Ahead of next week's Budget, former Cabinet minister Stephen Byers called on Gordon Brown to use a twin track approach to demonstrate that the government was serious about joining the single currency.
Writing in the FT, the former transport secretary said he did not regard the chancellor as a barrier to joining the euro but argued he was in danger of being seen as an opponent.
"He will recommend joining only if he is convinced of the long-term benefits of doing so," he wrote.
"That does not mean we cannot be more pro-active in putting in place a process that keeps open the option of joining the euro, subject to the support of the people in a referendum."
Byers, who is a close ally of the prime minister, said a clear timetable for assessing the five economic tests had to run alongside a programme of EU reform.

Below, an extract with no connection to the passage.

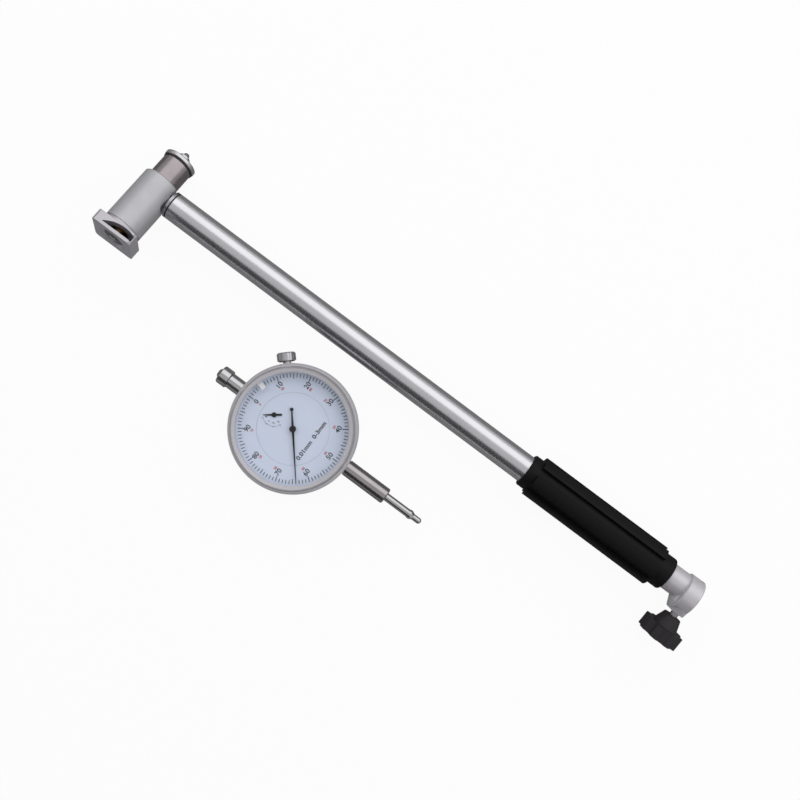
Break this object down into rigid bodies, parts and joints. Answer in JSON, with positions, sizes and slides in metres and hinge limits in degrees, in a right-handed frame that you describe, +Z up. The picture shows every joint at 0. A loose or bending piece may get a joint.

"We are now at a stage where a twin track approach is necessary. A timetable would demonstrate that the government is serious about the possibility of joining," he wrote.
Byers raised the issue as the chancellor will include his latest thinking on the issue as part of his Budget statement.
His comments come on the day Brown holds a round of last-minute meetings with Cabinet ministers who want to lobby him for extra cash.
An indication of how tough the negotiations are is a letter from defence secretary Geoff Hoon to Tony Blair warning of the consequences of big cuts to his department's budgets.
He made a direct plea to the prime minister, going over the head of the chancellor, and warned military operations will be put at risk by Treasury demands for a £1.2 billion cut in defence spending plans.
Downing Street played down the press reports.
"It's not the first time in advance of a spending review stories have appeared about departmental budgets. That's just a fact of political life," said the official spokesman.
"What has to be remembered is that far from cuts, the 2002 spending review has delivered the biggest increases in defence spending in 20 years," he said.
"We have met the costs of the campaigns in Iraq, Afghanistan, Kosovo and Sierra Leone as well as the war on terror. We are ensuring, and will continue to ensure, that our armed forces are best equipped to do the difficult job we ask of them."